Designed For Addiction
Yes, you read that correctly. People are designing the devices we use to addict us. This isn’t happening due to some dark and nefarious purpose but because of simple economics: The more time we spend looking at our phones, the more ads we see, and the more money tech companies make. This direct relationship between screen time and income gives these companies an incentive to keep our eyes locked onto our phones as long as possible. They keep us glued to our phones by following the same methods used to develop one of the most addictive devices ever designed: the slot machine.
Slot machines are known for being so addictive that many people can’t stop playing them. In Adam Alter’s book Irresistible, gambling experts and current and former addicts say, “Slots are the crack cocaine of gambling. They’re electronic morphine. They’re the most virulent strain of gambling in the history of man.”
Even though the odds are completely against winning at slots, casinos can somehow keep people playing the machines for hours. Slot machine designers achieve this by using the findings of behavioral addiction research to make people keep playing even when they are losing. The designers of apps and websites use similar tactics to make our devices as enticing as possible.
In the early 2010s, app designers began adding the Like button to allow users to “like” posts. This simple feature greatly changed how we interacted with the apps. Before, we would get very little feedback from things we would post, but now we post a message or a picture and wait anxiously as the likes trickle in. Each ding or buzz of the phone in our pocket injects a dose of the pleasure chemical dopamine straight into our brain. This positive feedback keeps pulling us back into the app throughout the day and makes us want to post again so we can continue to feel the dopamine rush from replies or likes.
Another way Facebook, YouTube, and others keep us on their apps is by employing an algorithmically generated feed. Before algorithmically generated feeds, we would scroll until we reached posts or videos we had already seen and then close the app or website. Now the app collects data every time we click on something to learn what we like. Once it knows we enjoy watching cooking videos or reading Facebook posts about conservative politics, the app will begin giving us what we want.
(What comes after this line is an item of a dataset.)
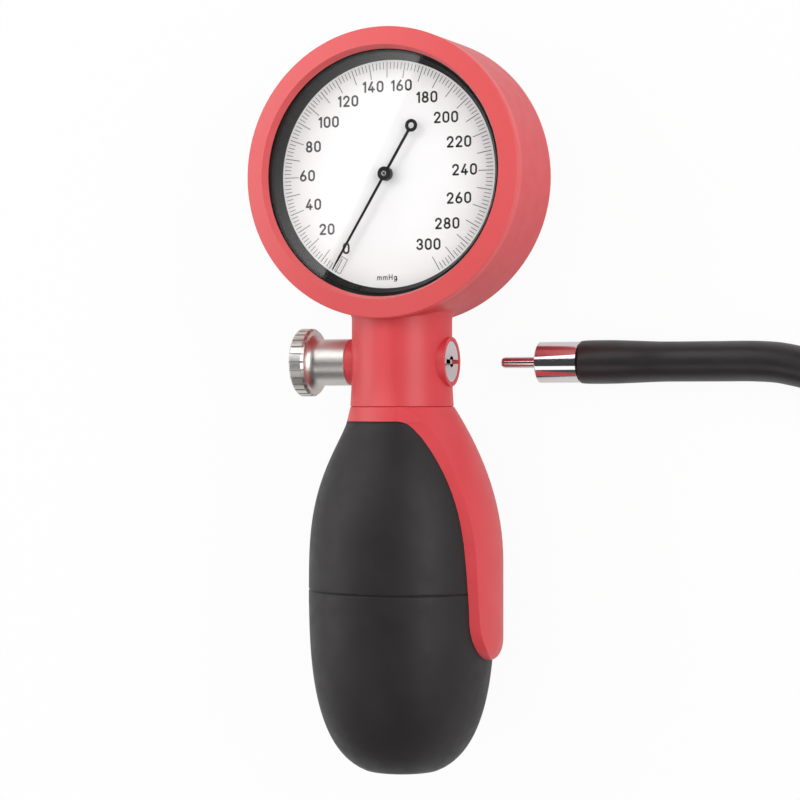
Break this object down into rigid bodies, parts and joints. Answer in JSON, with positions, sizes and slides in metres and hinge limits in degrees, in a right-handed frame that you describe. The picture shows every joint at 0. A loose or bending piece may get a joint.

Every time we refresh our YouTube Recommended page or our Facebook timeline, the apps gladly oblige with ever more content that appeals to our desires. Now we have a bottomless buffet in our pockets that has been carefully prepared to satisfy our every appetite. It is hard to pull yourself away when there is a continual promise that another tasty morsel might soon appear.
The force pulling us towards our phones and causing us to check them tens or hundreds of times each day is not an accident. It has been expertly crafted to fragment our focus and compel us to spend even more time on our devices so tech companies can turn our attention into money.
The Danger of Distraction
Becoming so addicted to our phones that we can’t focus long enough to read the Bible or pray is dangerous enough, but the continual drip of distraction can destroy more than just our devotional lives. In his book 12 Ways Your Phone Is Changing You, Tony Reinke outlines three main ways that distraction pulls us away from better things.
We use digital distractions to keep work away. Instead of fulfilling the hard but necessary responsibilities we face in our work and our homes, we let ourselves be drawn into a never-ending churn of posts, replies, and likes so we don’t have to face whatever we are trying to avoid. For a time, we can forget our responsibilities and give ourselves over to consumption.
We use digital distractions to keep people away. God calls us to love our families, our Christian brothers and sisters, and our neighbors. How often have you buried your face in your phone instead of talking to someone else? When we do this, we portray to others that they are less important than whatever we are looking at right now.
We use digital distractions to keep thoughts of eternity away. Researchers at the University of Virginia found that many people would rather endure painful electric shocks than be left in a room with nothing to occupy their minds. It seems that we desire something, anything, to distract us from being alone with our thoughts. Instead of pursuing quiet time to think seriously about ourselves, others, and God, we pursue distraction and diversion. Soon, our lives are so filled with noise that our thoughts and the voice of God are largely drowned out.
“For many of us the great danger is not that we will renounce our faith. It is that we will become so distracted and rushed and preoccupied that we will settle for a mediocre version of it.” —John Ortberg
Technological Consequences
Technology throughout history has always brought unintended consequences. The printing press made Bibles cheap enough that the common man could own one, but also made it cheaper to print heresy. The automobile allowed us to visit family and friends who live hundreds of miles away, but has fragmented our local communities.
Part of what has made the last twenty years so disruptive is the pace at which change has occurred. In less than a generation we have transitioned from dial-up Internet and email to smartphones and social media. During the transition they seemed like useful tools, but now we can look back and see how these technologies have profoundly changed our lives in both good and bad ways.
Should we go back to a time before we had the Internet, social media, and smartphones? Or can we learn how to use digital technology for beneficial purposes while resisting the slot machines in our pockets? For some, implementing a few common-sense restrictions will help. Others may need more drastic measures.
Digital technology is not going away and will continue to be an ever more present part of modern life. If we do not plan to renounce all use of it, then we must learn how to use technology in a way that doesn’t keep us from loving God, our families, and our neighbors.
Bibliography
Carr, Nicholas G. The Shallows: What the Internet Is Doing to Our Brains. W.W. Norton, New York, 2011.
Reinke, Tony. 12 Ways Your Phone Is Changing You. Crossway, 2017.
Alter, Adam. Irresistible: The Rise of Addictive Technology and the Business of Keeping Us Hooked. Penguin Press, 2018.